Bollocks. A significant part of the final mile of the marathon would have been inside the Stadium, where spectators could have helped provide the big finish the event deserves. The Greenway and the main spectator concourse could surely have been used to guide runners into the Park, and they'll be public enough on the day. And if you've been stupid enough to design a stadium without an appropriate entry route for the marathon, then you must have known about this fatal flaw years ago, so why didn't you scrap the original route then?
The normal London Marathon shuts 26 miles of roads for hours, and the city copes. The Newham 10K run fills local streets with 3000 straggly runners, and Newham copes. So how can a mere 80 athletes, all running at a similar pace, cause the mass paralysis that LOCOG claim?
No, the route has been developed so that it closes as few roads as possible (and mostly those that are quiet at weekends). The new marathon's a circuit race with three and a bit loops, so that only ten miles of London's streets need to be blocked off [map]. And OK, you might get to see the runners three, four, even six times, but you'll have to find some roadside space first. Judging by how crowded the Embankment gets on New Years Eve (and that's with people standing in the roadway), I wouldn't rate everyone's chances.
Apart from Leadenhall, all of those landmarks were already part of the original marathon route announced in 2004. The new route also covers relatively tedious thoroughfares such as Queen Victoria Street, Cannon Street and Eastcheap, so it's not thrills all the way. And it now takes some astonishing deviations through the backstreets of the City, including such narrow backways as Ave Maria Lane, Lime Street, even Little Britain, which won't exactly be spectator friendly. If all London comes out to watch this marathon, all London won't fit. Without an East London spur, the suitable viewing length's now 25% shorter.
And nobody realised this back in 2005? Nor indeed in any year since? Come on, one duff starting position may force a revised race solution, but it doesn't force this particular new route.
The Marathon route completely buggers up the Embankment, which is a lynchpin of the main Olympic Route Network. Presumably this doesn't matter. Most other Olympic events will be taking place in North Greenwich, which is completely reachable from Stratford without 80 runners getting in the way. And if there are other events at Wembley Arena or Lord's or wherever, quite frankly there are other ways to get there which might even involve leaving half an hour early.
Tower Hamlets is one of the five Olympic boroughs. It was promised the basketball, which got moved into Newham to save money. It was promised the walking races, which got moved into Central London on the quiet. And it was promised the marathon, which has just been whipped away for mostly operational reasons. Tower Hamlets is now an Olympic borough with nothing, apart from a big building site nextdoor and several traffic jams.
Right. No actual Olympic sports, but some 'opportunities'. One of those will apparently be the Torch Relay, which was last here in Tower Hamlets two years ago. In that particular LOCOG-organised fiasco, the flame whizzed through the borough unseen in the back of a bus, much to the disappointment of all those assembled to see it. Sorry Seb, your promise of 'opportunities' rings a bit hollow.
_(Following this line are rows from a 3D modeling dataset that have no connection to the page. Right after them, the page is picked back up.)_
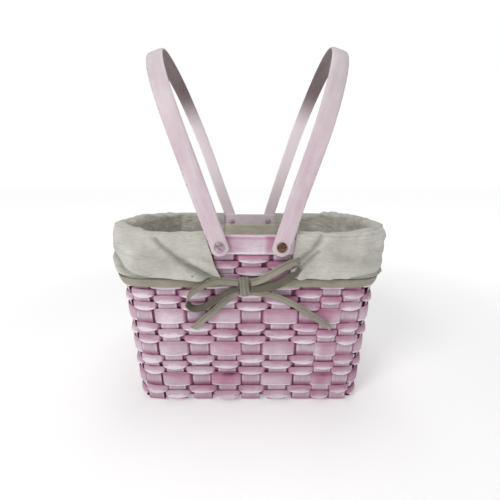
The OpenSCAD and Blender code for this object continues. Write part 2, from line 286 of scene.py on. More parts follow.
def weaver_grid(z, over, ends, middle, reach, power, swing, thick, tilt, corners):
    """A closed woven ring. ends and middle are its heights where it dives behind a stake and where it shows,
    reach how far past half-way it shows, tilt how far its lower edge stands out there. Also returns where it
    shows, the places across it, and a factor that paints shade along its outer edges, where they turn under
    and back."""
    samples = STAKES * 20
    place = np.arange(samples) * STAKES / samples
    lift, puff, lean = Wobble(STAKES, 23), Wobble(STAKES, 32), Wobble(STAKES, 32)
    shift, stretch = Wobble(STAKES, 32), Wobble(STAKES, 32)
    amount = (over_amount(place + 0.03 * shift(place), over) + reach) / (1 + reach)
    shape = np.sign(amount) * np.abs(amount) ** power
    shown = np.clip(amount, 0, 1) ** 0.5
    offset = swing * shape + 0.14 * puff(place) * shown
    half = (ends + (middle - ends) * shown) / 2 * (1 + 0.03 * stretch(place) * shown)
    level = z + 0.3 * lift(place) + 0.22 * shift(place) * shown - 0.8 * (half - ends / 2)
    point, up, outward = wall_frame(place, level, offset)
    across, through = strip_section(corners)
    crown = 1 - 0.25 * across**2
    depth = np.where(through > 0, through * crown, through) * thick / 2
    slope = (tilt + 0.25 * lean(place)) * shown
    bow = 0.35 * shown[:, None] * (1 - across**2)
    rings = sweep(point, up, outward, across * half[:, None], depth + bow - slope[:, None] * across)
    # Painted shade: a dark line along both edges, on their back halves
    rim = ease(0.86, 0.97, np.abs(across)) * ease(0.75, -0.2, through)
    return rings[:, ::-1], shown[:, None], across[::-1], 1 - 0.9 * rim[::-1]


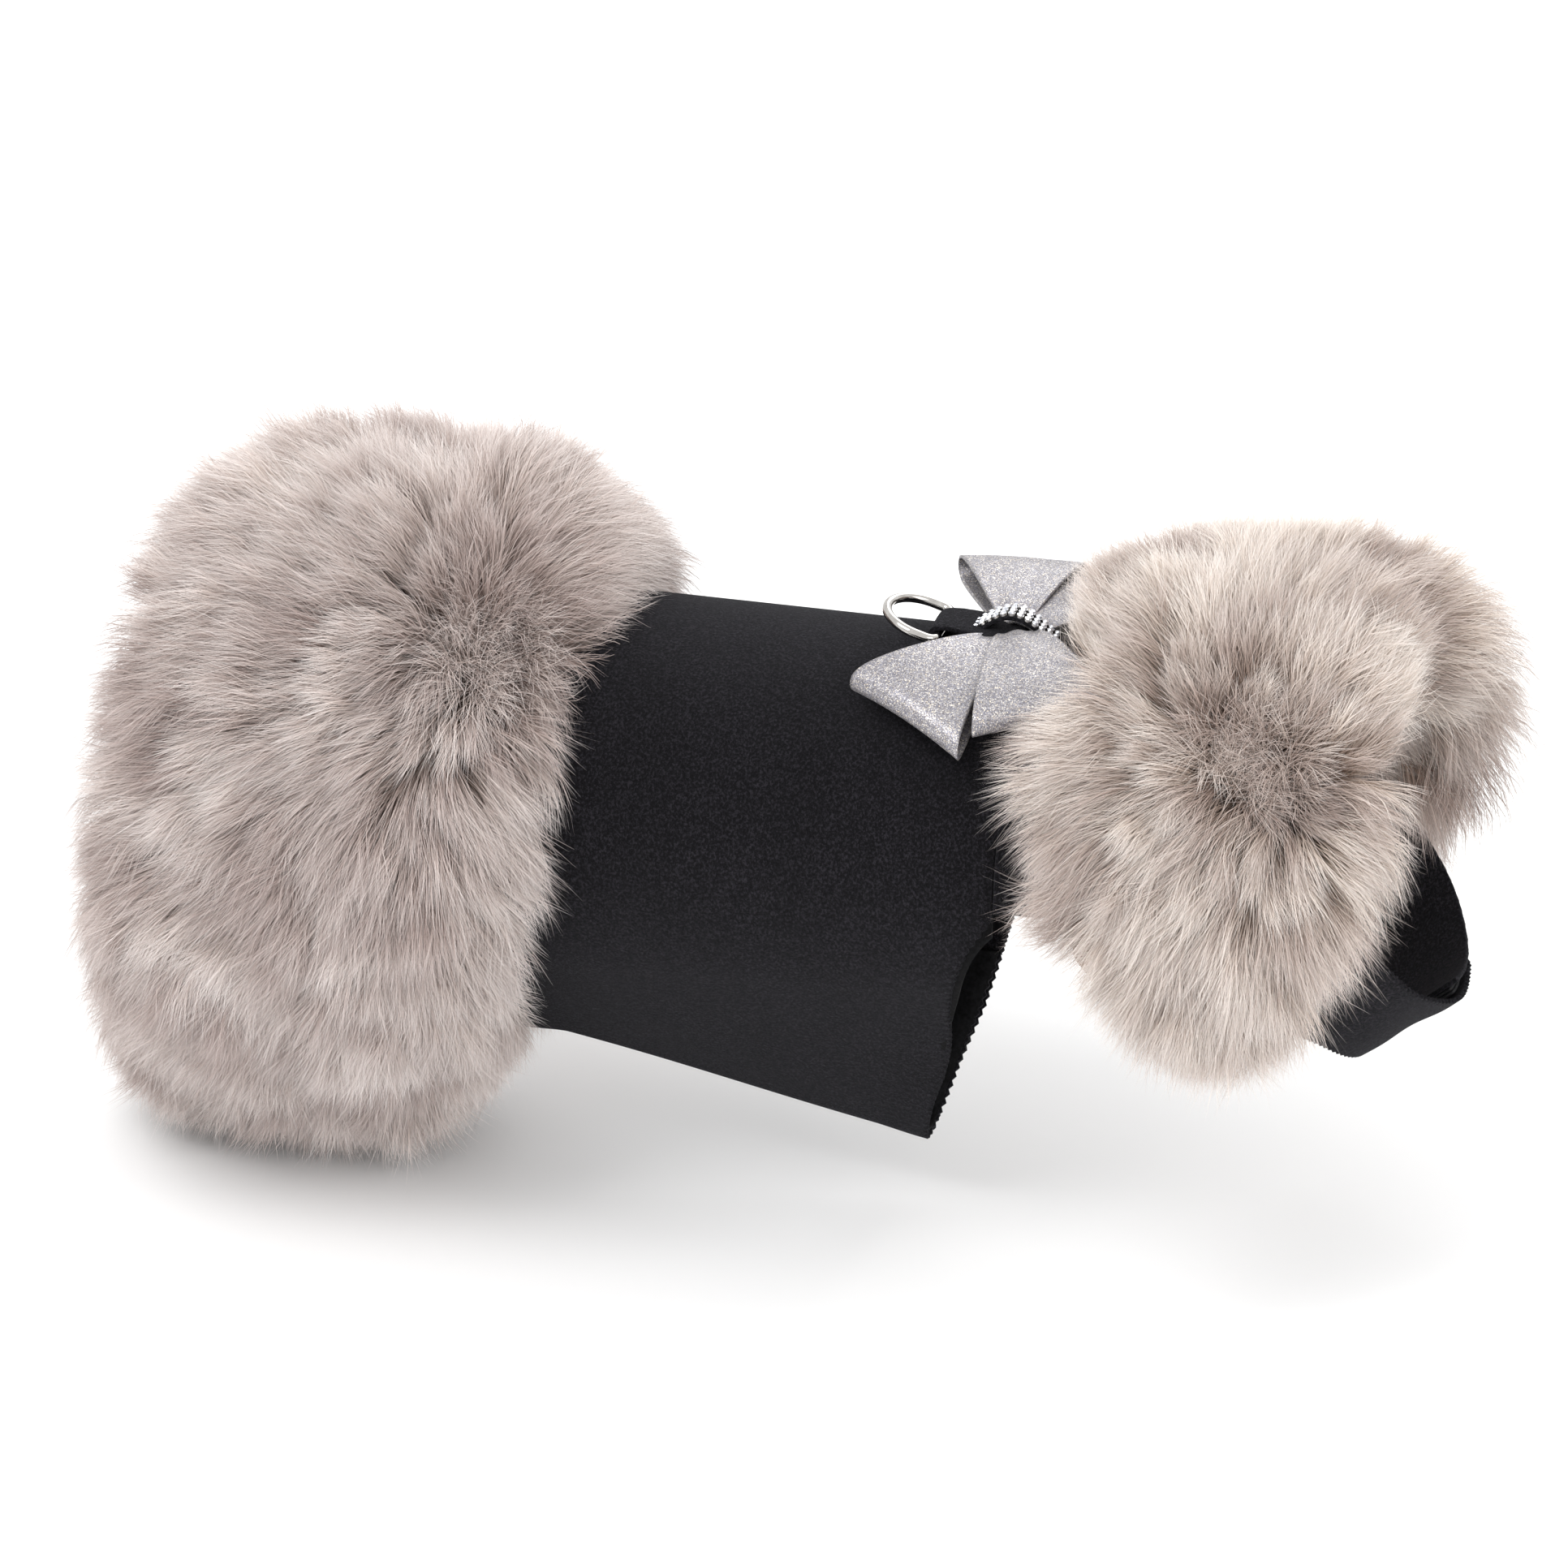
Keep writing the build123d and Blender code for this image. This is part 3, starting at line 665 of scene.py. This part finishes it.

Well, there you go. If we want to see some action we can always buy tickets, just like people in Croydon and Warsaw can. And there'll be a new swimming pool, in Newham, and some new cycling facilities, in Newham, and some new homes, in Newham. Yes, we know East London will do bloody well out of the Games. We just wanted our corner to be a little part of it.
No previous Olympic City has had the supreme locational bonus of an Athletes Village immediately alongside the majority of its sporting arenas. And yet no previous Olympic City has had to divert its marathon away from the Stadium merely because it might screw up the traffic. Not just for the athletes, either. Look, Seb specifically mentions spectators too, i.e. the officials and sponsors who need to be driven around everywhere. So much for this being a 'green' games powered by public transport, because it's limousines and coach convoys that have scuppered Tower Hamlets' marathon dreams.
Yes, Seb, we know you're not going to change your mind. Yes, we know the new route is final and we've missed out. Yes, we're sure that Leadenhall Market will look better on the world's TV screens than Whitechapel Market. But what you did here was to promise us something unique and global, and then steal it away. What you did here was to prioritise unrestricted traffic flow at the expense of East End spectators. What you did here, through lack of joined-up thinking, was to generate a major PR own goal. You'll have to hope that Tower Hamlets either forgives or forgets.